Reform, Conservative and Reconstructionist girls are called to the Torah during synagogue services and generally give a sermon as well.

Many Orthodox girls mark the day by speaking to the women of the congregation about the Torah portion of the week. There often is a festive party, as well.

Even more significant for many is the fact that Kaplan Eisenstein's bat mitzvah was the first time that a female had stood before the congregation as a leader.

"It was an opening of opportunities, dreams that suddenly become available," said Rabbi Shohama Wiener, president of The Academy for Jewish Religion, an independent rabbinical and cantorial seminary located in Manhattan, just down the street from the Reconstructionist synagogue founded by Mordecai Kaplan.

Kaplan Eisenstein earned bachelor's and master's degrees in music from Columbia University.

From 1929 to 1954, she taught music education and the history of Jewish music at the Jewish Theological Seminary.

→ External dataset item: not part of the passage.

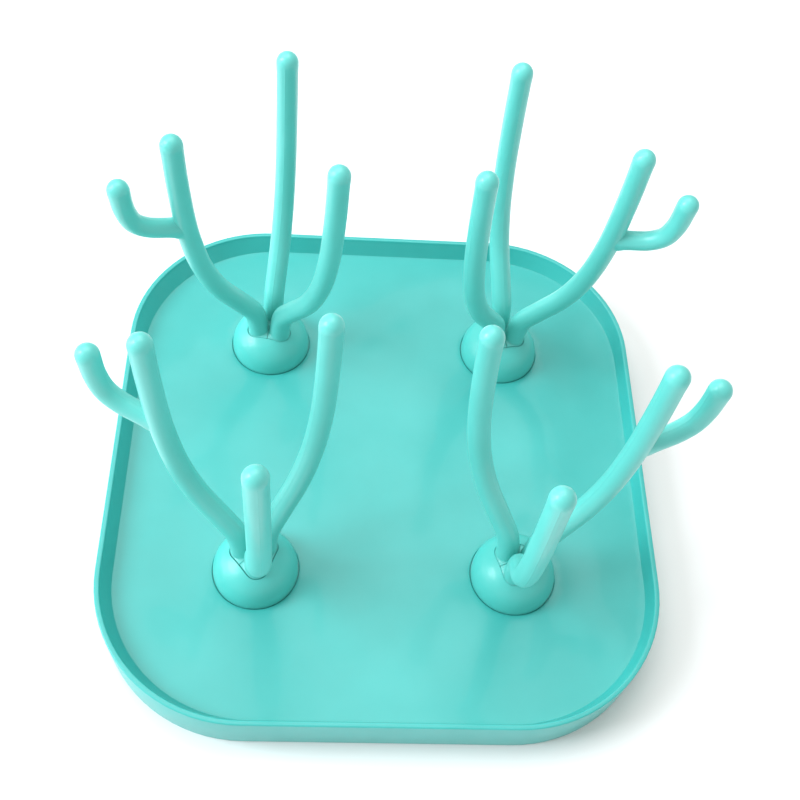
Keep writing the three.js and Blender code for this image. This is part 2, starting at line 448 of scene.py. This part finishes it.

She published a book of children's music, "Gateway to Jewish Song," which quickly became a staple of teachers of Jewish nursery school.

In 1934, Kaplan Eisenstein married her father's closest disciple, Ira Eisenstein, who was working as Kaplan's assistant rabbi at the Society for the Advancement of Judaism.

She began writing cantatas rooted in Judaism in 1942, and ultimately published seven, some in collaboration with her husband.

While in her 50s, she earned a doctorate at the Hebrew Union College-Jewish Institute of Religion's School of Sacred Music.

She published a book on the history of Jewish music, "Heritage of Jewish Music," which is still in print and widely read.

Kaplan Eisenstein taught music at that Reform movement seminary and at the Reconstructionist Rabbinical College, which was founded by her husband in Philadelphia in 1968.

She reminded Reconstructionist Jews of the importance of music and the arts in living a life committed to Judaism, said Rabbi Mordechai Liebling, executive director of the Jewish Reconstructionist Federation, which is based in Wyncote, Pa.

She and her husband were popular teachers at the Reconstructionist Rabbinical College community until they retired to Woodstock, N.Y., in 1980.

In the house where they had spent weekends for many years, in a town where there was no organized Jewish community, they started a chavurah, a prayer and study group.

"They brought in old lefties and musicians and artists who wouldn't be caught dead in a synagogue," said Jonathan Kligler, a Reconstructionist rabbi and spiritual leader of Kehillat Lev Shalem-The Woodstock Jewish Congregation, founded 10 years ago.

"They got this group of Jews together and made a real chevra [group of friends] out of them," said Kligler, who took over leading the chavurah when the couple moved to Silver Spring, Md., last September to be near one of their daughters.

The 62-year-marriage of Kaplan Eisenstein and Ira Eisenstein, who is now 89, is viewed by many who have known them as a great pairing of two powerful souls.

In addition to her husband, Kaplan Eisenstein is survived by two daughters, three sisters and a grandchild.

She was buried at the Judean Memorial Gardens in Rockville.